The Socorro Independent School District kicked off the 2018-2019 school year with the addition of the Aztec Architecture Academy at El Dorado High School, in East El Paso.
The addition of the new program allowed incoming students interested in majoring in a career in Architecture to get a better feel of what is expected after graduation.
PHOTO COURTESY EL DORADO HS
Socorro ISD's Aztec Architecture Academy at El Dorado High School, in East El Paso provides students
with the proper materials and instruction to better prepare them for the college environment.
Luisa Valenzuela who is piloting the program has been teaching Civil Engineering and Architecture at El Dorado for the last 4 years and is excited to lead the program in hopes of getting students prepared for the college curriculum.
“We’re trying to promote architecture and show the students a college environment by getting the students used to due dates, and being comfortable presenting,” Valenzuela said.
Changes began by doubling the size of the original classroom, students will now be able to work in a bigger space allowing them to essentially work in a college environment.

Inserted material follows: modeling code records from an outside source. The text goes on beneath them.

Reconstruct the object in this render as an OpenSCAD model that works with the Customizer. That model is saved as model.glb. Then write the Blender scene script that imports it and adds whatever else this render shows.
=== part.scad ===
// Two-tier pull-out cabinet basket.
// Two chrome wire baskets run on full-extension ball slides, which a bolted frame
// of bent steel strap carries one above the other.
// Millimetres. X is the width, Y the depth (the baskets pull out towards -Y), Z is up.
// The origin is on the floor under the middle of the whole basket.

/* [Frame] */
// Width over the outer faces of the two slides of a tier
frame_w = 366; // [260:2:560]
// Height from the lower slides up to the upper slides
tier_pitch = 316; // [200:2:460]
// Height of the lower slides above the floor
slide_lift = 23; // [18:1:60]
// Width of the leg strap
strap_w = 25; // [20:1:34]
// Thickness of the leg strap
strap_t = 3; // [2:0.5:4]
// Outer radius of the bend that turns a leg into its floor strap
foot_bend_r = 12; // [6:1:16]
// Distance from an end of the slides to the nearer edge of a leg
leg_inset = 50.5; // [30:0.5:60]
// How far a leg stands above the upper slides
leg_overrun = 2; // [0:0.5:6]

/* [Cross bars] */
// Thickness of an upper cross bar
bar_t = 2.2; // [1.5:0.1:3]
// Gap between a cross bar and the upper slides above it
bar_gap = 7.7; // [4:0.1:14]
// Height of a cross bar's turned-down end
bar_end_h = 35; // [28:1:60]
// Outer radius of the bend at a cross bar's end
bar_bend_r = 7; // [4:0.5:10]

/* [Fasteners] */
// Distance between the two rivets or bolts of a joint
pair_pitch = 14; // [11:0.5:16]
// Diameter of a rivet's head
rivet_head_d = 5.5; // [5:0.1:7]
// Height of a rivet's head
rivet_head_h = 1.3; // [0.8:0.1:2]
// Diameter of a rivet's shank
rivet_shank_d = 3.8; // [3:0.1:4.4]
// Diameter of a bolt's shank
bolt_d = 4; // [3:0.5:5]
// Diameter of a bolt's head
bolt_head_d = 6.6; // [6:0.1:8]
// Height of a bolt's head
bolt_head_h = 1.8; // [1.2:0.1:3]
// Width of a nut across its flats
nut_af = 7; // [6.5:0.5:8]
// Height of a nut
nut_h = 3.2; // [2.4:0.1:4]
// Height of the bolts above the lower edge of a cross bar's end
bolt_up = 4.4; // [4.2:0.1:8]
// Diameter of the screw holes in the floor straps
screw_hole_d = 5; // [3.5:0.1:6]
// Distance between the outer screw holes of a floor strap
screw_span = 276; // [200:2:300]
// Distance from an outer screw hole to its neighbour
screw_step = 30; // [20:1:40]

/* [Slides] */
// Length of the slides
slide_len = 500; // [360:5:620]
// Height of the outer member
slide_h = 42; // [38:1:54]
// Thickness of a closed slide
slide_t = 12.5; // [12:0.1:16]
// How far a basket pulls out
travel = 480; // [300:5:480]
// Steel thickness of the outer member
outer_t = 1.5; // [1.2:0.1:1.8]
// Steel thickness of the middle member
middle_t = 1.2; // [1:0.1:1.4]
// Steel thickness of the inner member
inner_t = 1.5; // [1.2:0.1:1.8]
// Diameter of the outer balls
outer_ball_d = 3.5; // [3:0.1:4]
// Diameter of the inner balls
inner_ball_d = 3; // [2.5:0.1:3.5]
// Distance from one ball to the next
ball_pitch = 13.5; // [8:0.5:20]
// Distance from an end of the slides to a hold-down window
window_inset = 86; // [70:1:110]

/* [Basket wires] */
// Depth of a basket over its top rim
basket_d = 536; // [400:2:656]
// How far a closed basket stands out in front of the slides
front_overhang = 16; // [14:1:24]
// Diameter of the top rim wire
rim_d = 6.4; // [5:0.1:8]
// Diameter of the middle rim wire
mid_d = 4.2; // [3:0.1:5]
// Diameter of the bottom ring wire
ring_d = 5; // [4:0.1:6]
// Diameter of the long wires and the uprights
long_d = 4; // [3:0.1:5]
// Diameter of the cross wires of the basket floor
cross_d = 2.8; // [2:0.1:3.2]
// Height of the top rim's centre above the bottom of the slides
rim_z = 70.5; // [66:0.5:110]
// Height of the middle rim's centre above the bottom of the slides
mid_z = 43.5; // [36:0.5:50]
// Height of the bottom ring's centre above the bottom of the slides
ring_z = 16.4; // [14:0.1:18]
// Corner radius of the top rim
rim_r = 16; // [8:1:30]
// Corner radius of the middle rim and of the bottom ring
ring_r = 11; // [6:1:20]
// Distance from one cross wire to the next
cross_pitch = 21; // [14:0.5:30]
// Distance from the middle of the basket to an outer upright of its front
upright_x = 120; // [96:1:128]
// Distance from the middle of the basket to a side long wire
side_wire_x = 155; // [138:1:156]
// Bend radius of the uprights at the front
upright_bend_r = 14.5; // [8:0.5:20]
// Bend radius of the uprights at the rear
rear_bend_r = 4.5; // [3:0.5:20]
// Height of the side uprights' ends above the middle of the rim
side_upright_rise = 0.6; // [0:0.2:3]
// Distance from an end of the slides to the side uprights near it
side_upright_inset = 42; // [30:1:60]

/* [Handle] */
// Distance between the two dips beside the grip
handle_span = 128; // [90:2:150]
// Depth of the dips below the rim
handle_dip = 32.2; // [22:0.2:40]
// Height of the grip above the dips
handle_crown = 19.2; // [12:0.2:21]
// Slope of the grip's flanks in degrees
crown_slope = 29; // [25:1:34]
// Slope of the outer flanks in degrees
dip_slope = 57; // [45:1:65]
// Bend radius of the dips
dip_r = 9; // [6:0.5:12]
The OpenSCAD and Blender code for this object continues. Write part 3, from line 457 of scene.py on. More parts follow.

New equipment such as plotters will be added to the classroom as well as new updates for the computers to optimize project rendering and allow high quality performance.
Although the Academy welcomes all, not everyone is accepted. Incoming freshmen had to fill out an application and had to meet several requirements before being chosen.
“They have to apply and we have to see their grades not just anyone can come in, Valenzuela said. “I’ve had students that came and said I applied for it, but they didn’t get approved.”
The Aztec Architecture Academy currently has 35 students and hopes to double that next year.
PHOTO COURTESY EL DORADO HS
EPCC and El Dorado High School continue to work closely through this
new program, having participating in tours and small workshops over the summer.
After selected, students must meet standards such as keeping an 85 or above in all their classes, and must remain in good standing in order to continue in the program.
Students must also attend weekly meetings and compete in several competitions each year. “They have to be students whose priority is the program,” Valenzuela said.
During the summer the accepted students were able to tour the new EPCC Architecture Building, and got to see final presentations from the spring studio classes.
Academy students were also given a presentation on concept and what is to be expected in their first years as Architecture students.
Having most of her experience in local residential and commercial structures, Valenzuela had been focusing on meeting budget and construction requirements with her classes.
However her vision has shifted over the last year and Valenzuela made a decision teaching direction as the foundation for the Academy began to take shape.
After starting her Masters at Boston College of Architecture, and her contact with EPCC Architecture Coordinator, Alejandro Mireles, Valenzuela has become more mindful of what the mindset is like in an architecture class.
“Every teacher teaches different according to their experience”. Valenzuela said.
Former El Dorado Architecture graduates believe the program will benefit the students by giving them a head start as an incoming architecture student in any architecture program.
“If [the new program] benefits the students the way it benefited us..., any student that has graduated from a stem program high school, you can see the difference in the quality that we make.” Irvin Hernandez current second year architecture student at EPCC said.
Valenzuela and professors at El Paso Community College hope to continue to grow a connection between the two schools.
They plan to allow the students in the Aztec Architecture Academy to get involved in events hosted by EPCC to give insight to the architecture community the college has to offer.